Scripts that build objects:
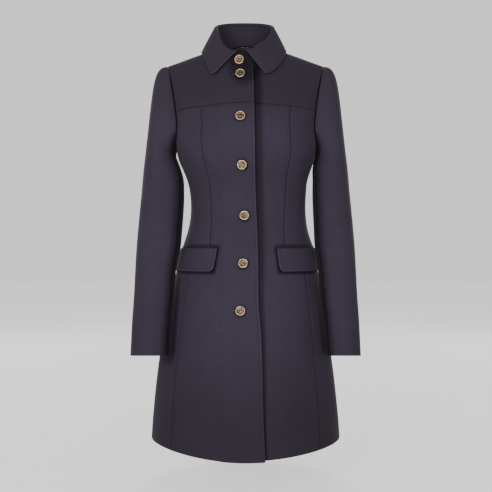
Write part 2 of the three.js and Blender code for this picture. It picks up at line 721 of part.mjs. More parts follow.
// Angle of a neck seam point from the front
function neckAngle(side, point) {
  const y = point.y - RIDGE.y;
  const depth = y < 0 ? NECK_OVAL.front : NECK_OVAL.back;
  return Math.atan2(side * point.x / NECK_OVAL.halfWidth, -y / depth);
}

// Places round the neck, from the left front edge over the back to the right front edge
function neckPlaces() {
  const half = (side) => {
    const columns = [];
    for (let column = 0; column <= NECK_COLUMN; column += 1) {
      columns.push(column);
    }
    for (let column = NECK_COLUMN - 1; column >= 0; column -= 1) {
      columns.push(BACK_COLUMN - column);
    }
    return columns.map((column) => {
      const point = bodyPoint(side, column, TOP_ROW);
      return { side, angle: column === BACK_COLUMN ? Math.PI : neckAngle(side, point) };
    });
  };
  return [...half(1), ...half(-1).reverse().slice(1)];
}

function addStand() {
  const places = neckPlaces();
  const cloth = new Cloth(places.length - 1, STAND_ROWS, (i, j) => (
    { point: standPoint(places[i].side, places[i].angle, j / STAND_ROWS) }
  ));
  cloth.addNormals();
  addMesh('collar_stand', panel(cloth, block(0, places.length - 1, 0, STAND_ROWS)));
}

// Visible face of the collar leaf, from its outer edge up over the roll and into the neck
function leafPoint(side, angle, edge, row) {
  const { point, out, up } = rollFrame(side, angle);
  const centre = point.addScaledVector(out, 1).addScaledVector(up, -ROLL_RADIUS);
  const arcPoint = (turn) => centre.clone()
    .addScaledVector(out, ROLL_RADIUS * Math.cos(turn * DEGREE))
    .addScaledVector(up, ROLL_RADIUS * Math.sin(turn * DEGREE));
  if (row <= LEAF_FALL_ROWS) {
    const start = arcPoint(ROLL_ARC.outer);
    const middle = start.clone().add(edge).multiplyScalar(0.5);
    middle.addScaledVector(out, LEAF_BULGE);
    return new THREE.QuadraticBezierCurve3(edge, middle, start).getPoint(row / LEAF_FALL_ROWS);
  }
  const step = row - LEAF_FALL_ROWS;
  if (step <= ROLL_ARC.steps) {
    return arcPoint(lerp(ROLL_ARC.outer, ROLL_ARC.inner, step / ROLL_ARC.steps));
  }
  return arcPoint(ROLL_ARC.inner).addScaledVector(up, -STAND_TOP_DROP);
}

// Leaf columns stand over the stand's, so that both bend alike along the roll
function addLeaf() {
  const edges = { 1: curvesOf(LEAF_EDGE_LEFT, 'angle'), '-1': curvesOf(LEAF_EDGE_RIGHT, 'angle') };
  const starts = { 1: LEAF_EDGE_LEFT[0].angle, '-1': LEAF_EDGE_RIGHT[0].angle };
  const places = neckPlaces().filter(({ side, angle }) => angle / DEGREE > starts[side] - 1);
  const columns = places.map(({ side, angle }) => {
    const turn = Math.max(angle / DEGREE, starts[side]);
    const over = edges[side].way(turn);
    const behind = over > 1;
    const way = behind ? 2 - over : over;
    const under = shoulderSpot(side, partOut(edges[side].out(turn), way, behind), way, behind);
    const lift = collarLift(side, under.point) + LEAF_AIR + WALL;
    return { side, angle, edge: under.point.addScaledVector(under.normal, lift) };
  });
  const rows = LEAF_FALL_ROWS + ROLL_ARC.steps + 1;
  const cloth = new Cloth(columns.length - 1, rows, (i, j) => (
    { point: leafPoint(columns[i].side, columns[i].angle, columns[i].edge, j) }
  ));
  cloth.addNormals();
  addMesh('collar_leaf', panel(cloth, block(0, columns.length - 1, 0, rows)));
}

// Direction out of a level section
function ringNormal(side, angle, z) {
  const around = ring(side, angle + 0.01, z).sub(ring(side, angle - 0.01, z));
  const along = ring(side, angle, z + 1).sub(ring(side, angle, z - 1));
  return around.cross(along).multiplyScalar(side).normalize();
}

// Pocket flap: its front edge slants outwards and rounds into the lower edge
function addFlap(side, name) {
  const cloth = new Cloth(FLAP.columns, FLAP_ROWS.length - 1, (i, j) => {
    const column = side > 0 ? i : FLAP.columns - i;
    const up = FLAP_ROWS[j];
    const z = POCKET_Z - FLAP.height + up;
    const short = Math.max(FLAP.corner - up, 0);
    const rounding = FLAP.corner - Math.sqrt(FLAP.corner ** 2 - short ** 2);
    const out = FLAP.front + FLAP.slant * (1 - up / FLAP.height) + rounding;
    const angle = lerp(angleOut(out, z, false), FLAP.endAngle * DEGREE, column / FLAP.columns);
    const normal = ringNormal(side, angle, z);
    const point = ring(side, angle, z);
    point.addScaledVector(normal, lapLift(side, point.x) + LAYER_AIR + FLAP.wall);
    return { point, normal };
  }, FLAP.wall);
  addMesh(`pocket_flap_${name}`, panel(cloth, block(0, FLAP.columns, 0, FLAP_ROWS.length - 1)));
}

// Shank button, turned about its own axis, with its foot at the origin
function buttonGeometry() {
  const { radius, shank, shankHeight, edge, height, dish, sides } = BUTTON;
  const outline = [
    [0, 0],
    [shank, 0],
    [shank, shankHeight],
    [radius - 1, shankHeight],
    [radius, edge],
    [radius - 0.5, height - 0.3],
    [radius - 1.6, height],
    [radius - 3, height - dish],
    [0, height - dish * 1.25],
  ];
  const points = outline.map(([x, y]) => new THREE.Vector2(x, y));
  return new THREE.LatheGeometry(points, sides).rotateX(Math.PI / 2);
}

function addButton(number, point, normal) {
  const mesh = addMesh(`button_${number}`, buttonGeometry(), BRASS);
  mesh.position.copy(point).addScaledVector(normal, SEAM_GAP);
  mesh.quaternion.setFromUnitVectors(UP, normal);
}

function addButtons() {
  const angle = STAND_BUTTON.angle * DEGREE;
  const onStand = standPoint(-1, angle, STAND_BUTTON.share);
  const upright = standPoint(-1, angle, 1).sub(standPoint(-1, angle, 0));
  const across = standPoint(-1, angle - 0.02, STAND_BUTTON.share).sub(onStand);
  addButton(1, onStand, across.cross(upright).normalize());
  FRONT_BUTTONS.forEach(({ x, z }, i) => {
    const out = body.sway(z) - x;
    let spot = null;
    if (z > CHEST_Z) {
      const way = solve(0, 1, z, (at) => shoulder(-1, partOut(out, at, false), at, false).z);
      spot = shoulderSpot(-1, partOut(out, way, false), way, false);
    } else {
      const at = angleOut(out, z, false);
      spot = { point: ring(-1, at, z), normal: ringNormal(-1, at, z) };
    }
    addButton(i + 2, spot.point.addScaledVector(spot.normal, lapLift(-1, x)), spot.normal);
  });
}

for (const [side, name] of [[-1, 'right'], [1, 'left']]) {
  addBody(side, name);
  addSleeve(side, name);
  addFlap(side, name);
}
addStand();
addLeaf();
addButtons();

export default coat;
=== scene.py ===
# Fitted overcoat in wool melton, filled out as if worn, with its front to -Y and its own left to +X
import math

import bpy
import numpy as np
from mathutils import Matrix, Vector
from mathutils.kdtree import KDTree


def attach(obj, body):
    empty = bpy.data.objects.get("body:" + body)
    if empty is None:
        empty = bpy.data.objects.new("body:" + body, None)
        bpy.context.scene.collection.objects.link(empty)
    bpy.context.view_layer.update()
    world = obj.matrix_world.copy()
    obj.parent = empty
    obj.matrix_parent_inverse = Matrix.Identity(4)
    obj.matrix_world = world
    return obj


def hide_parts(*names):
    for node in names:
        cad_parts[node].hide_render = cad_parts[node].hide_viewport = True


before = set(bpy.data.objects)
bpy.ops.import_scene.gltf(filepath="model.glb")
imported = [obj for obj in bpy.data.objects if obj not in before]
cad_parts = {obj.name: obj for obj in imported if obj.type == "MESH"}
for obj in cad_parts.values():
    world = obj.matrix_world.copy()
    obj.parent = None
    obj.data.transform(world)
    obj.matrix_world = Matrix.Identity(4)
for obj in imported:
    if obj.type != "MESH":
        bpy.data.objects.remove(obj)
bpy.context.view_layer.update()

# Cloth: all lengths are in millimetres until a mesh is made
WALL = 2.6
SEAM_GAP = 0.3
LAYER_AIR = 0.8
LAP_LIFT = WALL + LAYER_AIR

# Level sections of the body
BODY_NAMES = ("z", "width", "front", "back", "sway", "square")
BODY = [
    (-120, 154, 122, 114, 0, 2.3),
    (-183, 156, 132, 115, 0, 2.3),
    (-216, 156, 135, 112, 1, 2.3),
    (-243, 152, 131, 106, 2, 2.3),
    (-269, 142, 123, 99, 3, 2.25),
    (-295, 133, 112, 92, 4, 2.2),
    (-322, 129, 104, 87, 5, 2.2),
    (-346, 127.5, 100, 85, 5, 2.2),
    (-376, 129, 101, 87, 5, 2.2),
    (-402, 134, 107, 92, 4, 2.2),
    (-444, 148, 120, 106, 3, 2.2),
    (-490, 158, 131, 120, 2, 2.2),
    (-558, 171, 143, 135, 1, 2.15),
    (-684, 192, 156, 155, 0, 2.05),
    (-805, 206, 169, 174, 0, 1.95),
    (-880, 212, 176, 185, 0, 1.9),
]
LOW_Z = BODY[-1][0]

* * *

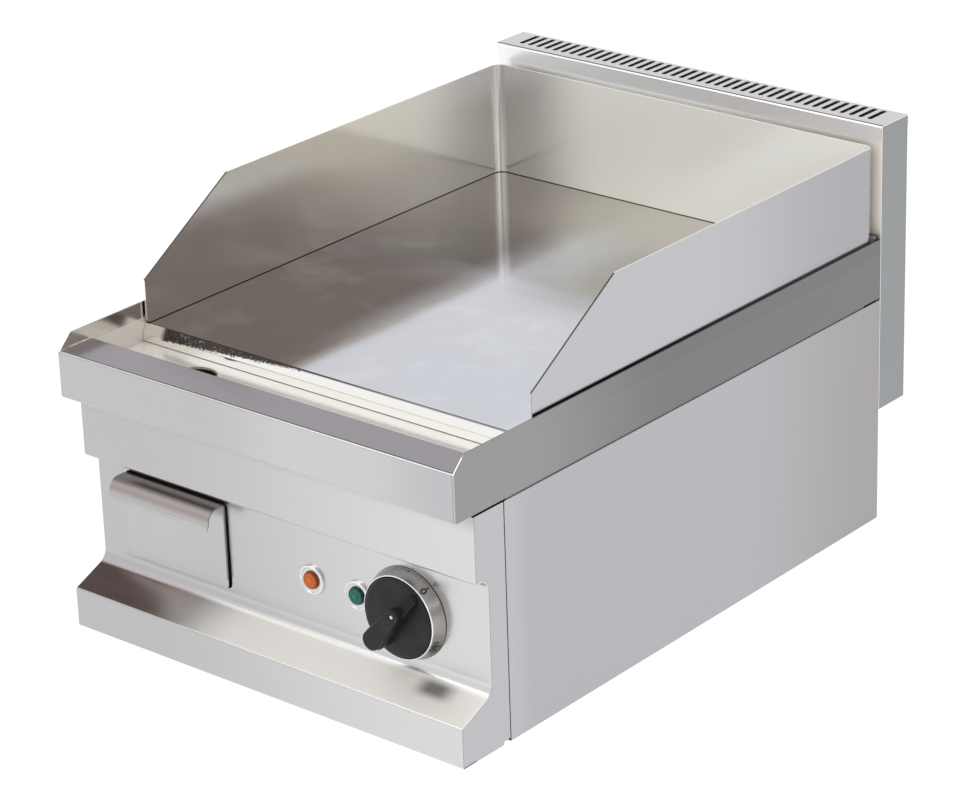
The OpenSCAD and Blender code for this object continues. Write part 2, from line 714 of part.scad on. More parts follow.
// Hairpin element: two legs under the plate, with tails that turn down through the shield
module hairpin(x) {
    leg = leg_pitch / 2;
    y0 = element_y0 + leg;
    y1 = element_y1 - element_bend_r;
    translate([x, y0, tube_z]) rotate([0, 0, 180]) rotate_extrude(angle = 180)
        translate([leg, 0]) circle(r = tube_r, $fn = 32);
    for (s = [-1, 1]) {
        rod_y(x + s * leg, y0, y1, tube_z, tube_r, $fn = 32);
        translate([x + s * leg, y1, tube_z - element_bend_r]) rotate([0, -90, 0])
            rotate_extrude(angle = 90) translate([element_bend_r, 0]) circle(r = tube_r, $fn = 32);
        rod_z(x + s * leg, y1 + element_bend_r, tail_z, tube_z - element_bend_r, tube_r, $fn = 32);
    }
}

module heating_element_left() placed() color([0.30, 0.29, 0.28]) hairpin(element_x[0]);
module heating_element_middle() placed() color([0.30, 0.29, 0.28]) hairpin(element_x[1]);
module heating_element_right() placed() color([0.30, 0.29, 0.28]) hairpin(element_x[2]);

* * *

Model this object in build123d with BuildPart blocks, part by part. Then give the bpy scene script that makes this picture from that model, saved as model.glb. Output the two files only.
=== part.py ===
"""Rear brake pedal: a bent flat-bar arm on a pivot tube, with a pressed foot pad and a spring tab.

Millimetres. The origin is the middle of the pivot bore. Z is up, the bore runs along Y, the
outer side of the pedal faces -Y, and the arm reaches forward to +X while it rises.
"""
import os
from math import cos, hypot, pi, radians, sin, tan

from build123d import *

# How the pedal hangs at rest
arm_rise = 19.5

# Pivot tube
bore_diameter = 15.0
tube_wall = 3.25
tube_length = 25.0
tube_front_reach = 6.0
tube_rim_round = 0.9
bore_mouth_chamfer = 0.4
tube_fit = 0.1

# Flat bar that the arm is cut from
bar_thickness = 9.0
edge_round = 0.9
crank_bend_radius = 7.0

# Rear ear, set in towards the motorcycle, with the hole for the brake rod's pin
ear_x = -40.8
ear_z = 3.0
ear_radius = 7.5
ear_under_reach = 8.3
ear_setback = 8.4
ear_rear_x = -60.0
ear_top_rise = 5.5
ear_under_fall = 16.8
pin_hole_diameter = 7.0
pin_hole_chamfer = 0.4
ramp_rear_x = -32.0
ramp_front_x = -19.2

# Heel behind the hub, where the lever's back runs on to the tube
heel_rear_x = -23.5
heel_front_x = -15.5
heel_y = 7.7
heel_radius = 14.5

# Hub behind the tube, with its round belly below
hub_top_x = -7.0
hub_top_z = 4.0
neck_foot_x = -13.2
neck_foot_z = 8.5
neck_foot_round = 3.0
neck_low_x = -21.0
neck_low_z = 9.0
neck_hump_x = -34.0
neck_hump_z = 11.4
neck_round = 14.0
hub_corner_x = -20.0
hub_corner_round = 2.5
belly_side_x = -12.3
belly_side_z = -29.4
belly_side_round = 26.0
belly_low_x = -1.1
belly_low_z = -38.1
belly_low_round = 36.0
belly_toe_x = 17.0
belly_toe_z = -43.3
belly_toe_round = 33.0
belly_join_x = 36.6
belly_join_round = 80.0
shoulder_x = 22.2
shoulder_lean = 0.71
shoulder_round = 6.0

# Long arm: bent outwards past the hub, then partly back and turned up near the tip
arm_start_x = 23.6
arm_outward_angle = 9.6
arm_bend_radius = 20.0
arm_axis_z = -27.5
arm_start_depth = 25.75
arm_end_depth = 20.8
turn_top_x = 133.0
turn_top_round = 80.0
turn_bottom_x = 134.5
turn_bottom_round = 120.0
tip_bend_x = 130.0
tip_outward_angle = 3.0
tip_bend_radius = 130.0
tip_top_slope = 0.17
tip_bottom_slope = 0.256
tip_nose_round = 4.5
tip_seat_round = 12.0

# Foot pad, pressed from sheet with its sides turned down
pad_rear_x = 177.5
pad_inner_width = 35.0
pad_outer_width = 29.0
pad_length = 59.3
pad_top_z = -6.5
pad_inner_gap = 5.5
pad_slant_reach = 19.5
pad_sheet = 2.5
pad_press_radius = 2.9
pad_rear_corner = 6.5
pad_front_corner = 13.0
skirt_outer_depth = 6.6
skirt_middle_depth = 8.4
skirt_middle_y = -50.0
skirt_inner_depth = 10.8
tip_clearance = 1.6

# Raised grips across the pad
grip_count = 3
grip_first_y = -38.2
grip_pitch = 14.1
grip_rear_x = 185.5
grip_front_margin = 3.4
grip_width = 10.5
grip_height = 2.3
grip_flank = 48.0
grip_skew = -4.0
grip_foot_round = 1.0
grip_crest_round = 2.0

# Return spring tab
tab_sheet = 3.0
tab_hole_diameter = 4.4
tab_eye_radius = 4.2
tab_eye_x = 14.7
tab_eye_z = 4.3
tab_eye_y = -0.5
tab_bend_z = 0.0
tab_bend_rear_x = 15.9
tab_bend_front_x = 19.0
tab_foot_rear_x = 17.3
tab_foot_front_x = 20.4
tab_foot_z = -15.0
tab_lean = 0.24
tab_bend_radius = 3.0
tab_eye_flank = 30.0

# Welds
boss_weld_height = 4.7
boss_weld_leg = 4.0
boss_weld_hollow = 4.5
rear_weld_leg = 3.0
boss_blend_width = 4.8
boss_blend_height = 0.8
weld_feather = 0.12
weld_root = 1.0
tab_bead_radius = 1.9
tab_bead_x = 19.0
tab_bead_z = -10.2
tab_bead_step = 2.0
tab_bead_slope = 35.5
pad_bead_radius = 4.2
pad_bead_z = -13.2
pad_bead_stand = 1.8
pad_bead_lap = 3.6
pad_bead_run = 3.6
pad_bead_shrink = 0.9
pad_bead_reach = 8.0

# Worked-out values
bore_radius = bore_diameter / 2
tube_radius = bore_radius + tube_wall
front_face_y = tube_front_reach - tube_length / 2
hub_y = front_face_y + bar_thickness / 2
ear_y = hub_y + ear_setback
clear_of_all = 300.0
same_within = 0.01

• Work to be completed
Repeat exactly the lines from the one that contains "for (const [side, name]" through the one that contains "obj.matrix_world = world", and only those.

• Solution for this problem
for (const [side, name] of [[-1, 'right'], [1, 'left']]) {
  addBody(side, name);
  addSleeve(side, name);
  addFlap(side, name);
}
addStand();
addLeaf();
addButtons();

export default coat;
=== scene.py ===
# Fitted overcoat in wool melton, filled out as if worn, with its front to -Y and its own left to +X
import math

import bpy
import numpy as np
from mathutils import Matrix, Vector
from mathutils.kdtree import KDTree


def attach(obj, body):
    empty = bpy.data.objects.get("body:" + body)
    if empty is None:
        empty = bpy.data.objects.new("body:" + body, None)
        bpy.context.scene.collection.objects.link(empty)
    bpy.context.view_layer.update()
    world = obj.matrix_world.copy()
    obj.parent = empty
    obj.matrix_parent_inverse = Matrix.Identity(4)
    obj.matrix_world = world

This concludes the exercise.